座頭市と用心棒

座頭市シリーズは1962年に始まった「座頭市物語」から、2010年の「座頭市 THE LAST」(未見)まで、全27作作られている。
中には2003年に北野武が監督主演した作品もあるが、座頭市と言えば勝新太郎。彼自身の監督主演作も2本ある。
「眠狂四郎シリーズ」と共に大映を支えていた時代は繁く映画館に足を運んだ。その頃は誰も気にもしなかったある台詞が差別語となったため、長い間TV放映は無かった。
寅さんシリーズは第3,4作以外は総て山田洋次監督だが、座頭市シリーズは実に10人の監督が名を連ねて居る。
【監督名】【本数】
三隅研次 6本
安田公義 6本
田中徳三 3本
池広一夫 3本
森一生 3本
勝新太郎 2本
北野武 1本
山本薩夫 1本
岡本喜八 1本
阪本順治 1本
以上の中から再見したのが、1970年に岡本喜八監督が撮った「座頭市と用心棒」。監督は特異な反戦映画で知られる人。ちょっと意外だが、ジョン・フォード監督/黒澤明監督/用心棒と連想して、我流で何となく納得する。
三船敏郎がお得意の役で出演。勝新太郎とがっぷり取っ組んでいる。其処に絡むは大映の看板女優、若尾文子と来れば申し分なし。
第20作ともなれば、勝の仕込み杖捌きは堂に入る。「用心棒」から一寸出張して来た感ある三船の太刀を受ける技は洗練されたもの。
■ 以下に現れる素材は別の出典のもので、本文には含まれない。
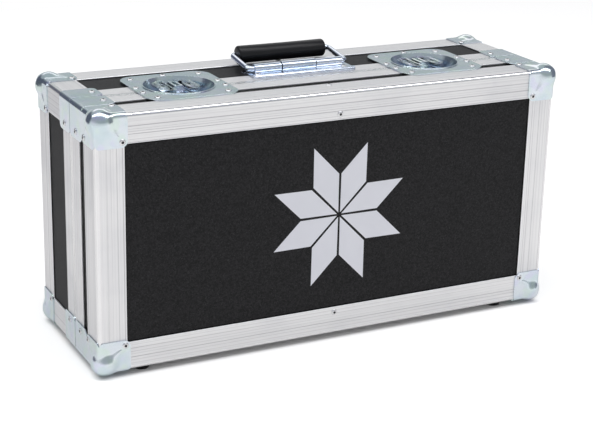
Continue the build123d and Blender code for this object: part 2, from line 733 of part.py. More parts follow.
# ---------------------------------------------------------------- rivets
def rivet(x, y, z, nx, ny, nz):
    """One pop rivet head on a surface, facing along the given normal."""
    with BuildSketch(Plane(origin=(x, y, z), z_dir=(nx, ny, nz))) as head:
        RegularPolygon(rivet_r, rivet_sides)
    extrude(head.sketch, amount=rivet_h, taper=rivet_taper)


corner_x = x_out - rivet_in
for shell, y_face, hand, y_brace, y_side in (
    ("lid", y_front, -1, (y_front + ball_leg + brace_gap + y_part - brace_line) / 2, y_part - latch_side_lid),
    ("base", y_back, 1, y_part + brace_line + base_brace_l / 2, y_part + latch_side_base),
):
    with BuildPart() as rivets:
        y_leg = y_face - hand * rivet_in
        for sx in (-1, 1):
            for z_edge, sz in ((z_low, -1), (z_top, 1)):
                z_in = z_edge - sz * rivet_in
                rivet(sx * corner_x, y_face + hand * sheet_t, z_in, 0, hand, 0)
                for y_at in (y_leg, y_brace):
                    rivet(sx * corner_x, y_at, z_edge + sz * sheet_t, 0, 0, sz)
                    rivet(sx * (x_out + sheet_t), y_at, z_in, sx, 0, 0)
            # latch plates
            for x_side in (-1, 1):
                x_far = sx * latch_offset + x_side * latch_rivet_x
                rivet(x_far, y_latch + hand * latch_rivet_y, z_top + sheet_t, 0, 0, 1)
                x_near = sx * latch_offset + x_side * latch_side_x
                rivet(x_near, y_side, z_top + sheet_t, 0, 0, 1)
            # hinge leaves
            for x_side in (-1, 0, 1):
                x_at = sx * hinge_offset + x_side * hinge_rivet_x
                rivet(x_at, y_part + hand * hinge_rivet_y, z_low - hinge_t, 0, 0, -1)
            # feet
            rivet(sx * (x_out - foot_from_end), y_face - hand * side_leg / 2, foot_h - foot_floor, 0, 0, -1)
            if shell == "base":
                rivet(sx * latch_offset, y_latch + latch_rear_y, z_top + sheet_t, 0, 0, 1)
                y_fore = y_barrel - bracket_front + bracket_rivet_front
                rivet(sx * bracket_rivet_x, y_fore, z_top + bracket_t, 0, 0, 1)
                y_rear = y_barrel + bracket_rear - bracket_rivet_rear
                rivet(sx * bracket_rivet_x, y_rear, z_top + bracket_t - board_in, 0, 0, 1)
        # middle of the long bars
        for z_edge, sz in ((z_low, -1), (z_top, 1)):
            rivet(0, y_face, z_edge - sz * face_rivet_in, 0, hand, 0)
            rivet(0, y_face - hand * leg_rivet_in, z_edge, 0, 0, sz)
    save(rivets, f"{shell}_rivets")
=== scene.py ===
import json
import math

import bmesh
import bpy
import numpy as np
from mathutils import Matrix, Vector

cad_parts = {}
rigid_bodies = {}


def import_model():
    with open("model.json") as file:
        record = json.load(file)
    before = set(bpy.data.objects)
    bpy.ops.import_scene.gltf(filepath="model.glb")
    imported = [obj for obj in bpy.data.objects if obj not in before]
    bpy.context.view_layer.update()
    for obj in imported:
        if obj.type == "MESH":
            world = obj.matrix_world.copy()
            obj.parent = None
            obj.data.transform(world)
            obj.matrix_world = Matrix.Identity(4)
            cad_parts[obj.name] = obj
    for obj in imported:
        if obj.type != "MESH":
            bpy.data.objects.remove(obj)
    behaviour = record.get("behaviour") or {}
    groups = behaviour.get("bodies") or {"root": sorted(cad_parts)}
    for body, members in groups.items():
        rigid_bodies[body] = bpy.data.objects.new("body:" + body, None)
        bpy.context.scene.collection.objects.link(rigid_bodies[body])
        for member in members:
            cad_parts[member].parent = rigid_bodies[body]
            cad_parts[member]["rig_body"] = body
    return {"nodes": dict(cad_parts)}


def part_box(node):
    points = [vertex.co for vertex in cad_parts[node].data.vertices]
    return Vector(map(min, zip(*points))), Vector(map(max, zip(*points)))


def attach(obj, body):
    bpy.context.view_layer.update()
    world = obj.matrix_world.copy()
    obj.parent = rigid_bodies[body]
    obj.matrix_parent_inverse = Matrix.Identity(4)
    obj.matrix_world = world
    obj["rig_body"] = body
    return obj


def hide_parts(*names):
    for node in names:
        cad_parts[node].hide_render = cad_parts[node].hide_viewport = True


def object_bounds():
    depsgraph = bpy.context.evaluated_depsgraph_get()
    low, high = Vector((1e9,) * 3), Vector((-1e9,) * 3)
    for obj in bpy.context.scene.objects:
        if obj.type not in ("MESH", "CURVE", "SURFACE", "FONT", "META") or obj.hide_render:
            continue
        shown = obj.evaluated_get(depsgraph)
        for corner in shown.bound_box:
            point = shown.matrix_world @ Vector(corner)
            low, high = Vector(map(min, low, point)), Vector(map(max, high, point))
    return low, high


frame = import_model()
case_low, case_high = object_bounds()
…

そのコンマ何秒かの早業は「シェーン」のアラン・ラッドの銃捌きを連想した。
深みを感ずる宮川一夫の撮影も合い持って、風格宿す一級娯楽作に仕上がった。後味も爽やかである。
【私の評価】準佳作。
【私の好み度(①好む。②好む方。③普通。④嫌な方。⑤嫌)】→②。
1970年(2012/7/5TV録画観賞=再見).日(大映)[監督]岡本喜八[撮影]宮川一夫[音楽]伊福部昭[主な出演者★=好演☆=印象]勝新太郎。三船敏郎。若尾文子。☆米倉斉加年。岸田森。神山繁。☆嵐寛寿郎[上映時間]1時間56分。